En La tribu Einaudi, Ernesto Franco cuenta que Natalia Ginzburg, colaboradora de toda la vida de la editorial, fue la única que una vez se animó a decirle a Giulio Einaudi: ¿Sabes lo que te pasa? Que en cuanto imprimes un libro, la figura del autor pasa al reino de las sombras. Nada más imprimirlo, te convences de que el libro es tuyo
.
Fascinado por el happening
En esos años, en el Instituto Di Tella, un centro de arte de vanguardia, se imponía el happening como un nuevo modelo de arte participativo, uno de cuyos teóricos era el filósofo Oscar Masotta.

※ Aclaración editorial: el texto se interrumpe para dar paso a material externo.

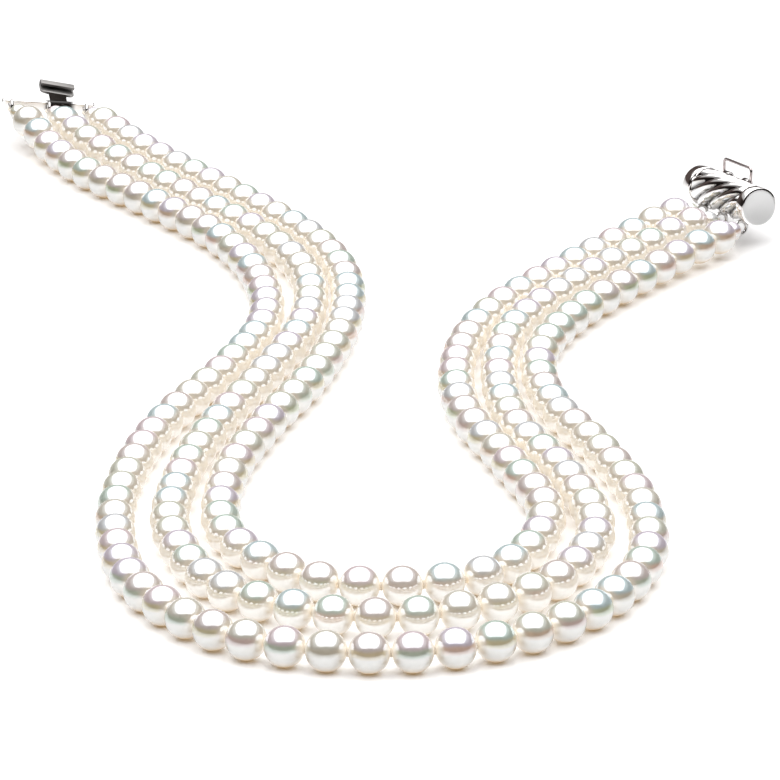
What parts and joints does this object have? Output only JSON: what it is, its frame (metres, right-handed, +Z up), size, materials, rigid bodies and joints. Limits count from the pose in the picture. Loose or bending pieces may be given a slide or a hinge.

Álvarez descubrió, en la idea de este movimiento, una gran herramienta para su trabajo de editor: ofrecerle a los lectores participar en los libros, más que leer. Se acercó a Masotta, lo publicó y lo convirtió en asesor. La filosofía del happening fue para él un gran descubrimiento que supo aprovechar. En la promoción fue un gran precursor, y contó con el apoyo del semanario Primera Plana, un exitoso magazine semanal que analizaba la realidad y dictaba la moda cultural. Se podría decir que logró crear una red cuando no existía el mundo digital.